Here's the link to the podcast:
Gary Hamel on The Future of Management
03 February 2008
DON’T PREDICT THE FUTURE; SEE THE PRESENT
"People who innovate successfully are not forecasters. They are in touch with what’s happening, whereas the competition simply haven’t noticed. People who innovate successfully don’t see the future. They see beneath the surface of the present. And they pull together what they see into a proposition that has instant appeal for customers, but which customers didn’t even know they wanted until it appeared.
"How do you do this? Nokia are a great example. Twenty years ago the top people at Nokia got together in a cold room just outside the Arctic Circle and decided they were going to beat Motorola. Very funny. Motorola was and still is one of the most respected companies in the world, up there with GE.
Nokia succeeded because they saw what was changing and exploited it. There are three steps to doing this:
1. Find the fringe
2. Look for the pattern
3. Data is not enough: Experience, feel and understand what’s happening.

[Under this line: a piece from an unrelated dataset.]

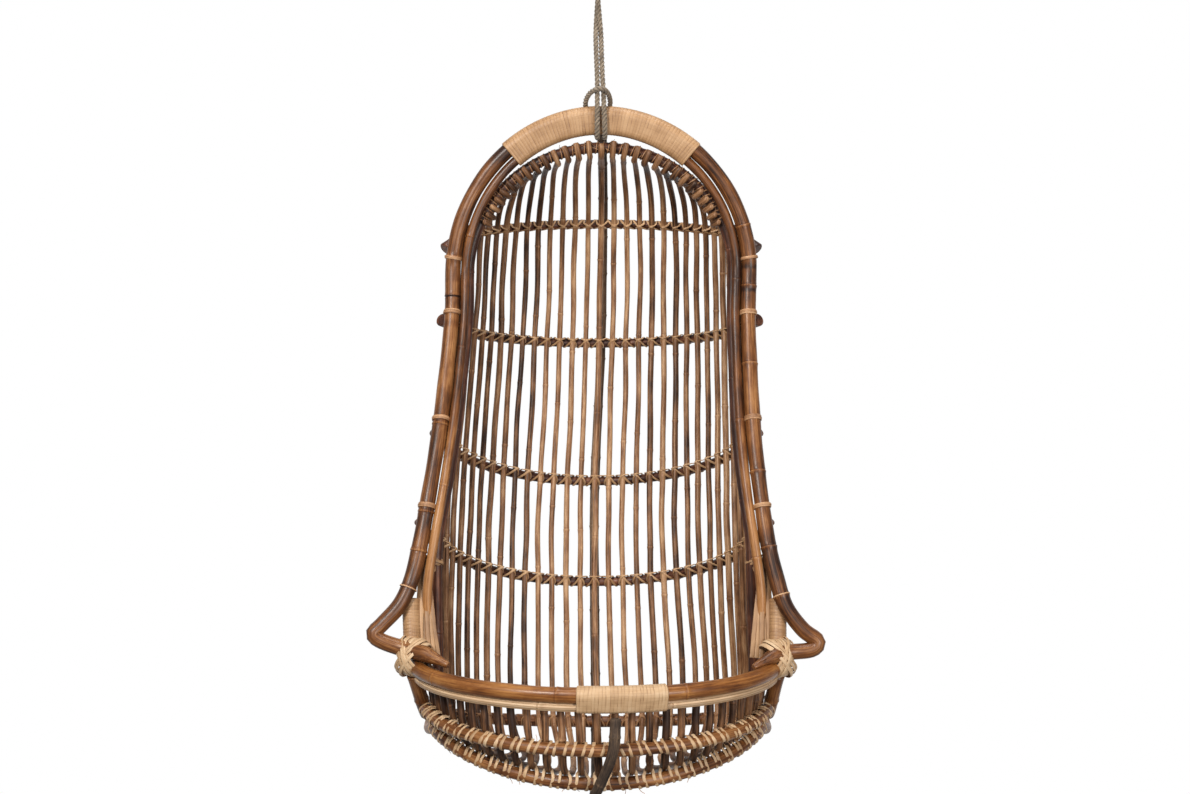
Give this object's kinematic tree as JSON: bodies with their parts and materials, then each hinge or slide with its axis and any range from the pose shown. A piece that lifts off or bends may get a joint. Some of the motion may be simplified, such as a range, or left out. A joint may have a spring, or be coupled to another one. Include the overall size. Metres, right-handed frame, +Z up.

It’s at the margin that you notice change happening first. Nokia sent its engineers from Finland and told them to live in places where exciting things were happening. They sent them to spend time in nightclubs in Tokyo, in the King’s Road in London, on Venice Beach in southern California.
Their brief was to observe marginal trend-setting lifestyles and blend in, then report back. It was that experiential learning, getting under the skin of the ‘now’ by actually living it rather than conducting a questionnaire, that brought Nokia’s engineers back to Finland with an emphasis on aesthetics and design and on more elegant, user-friendly interfaces. And that was how they did, indeed, beat Motorola in the phone handset market.”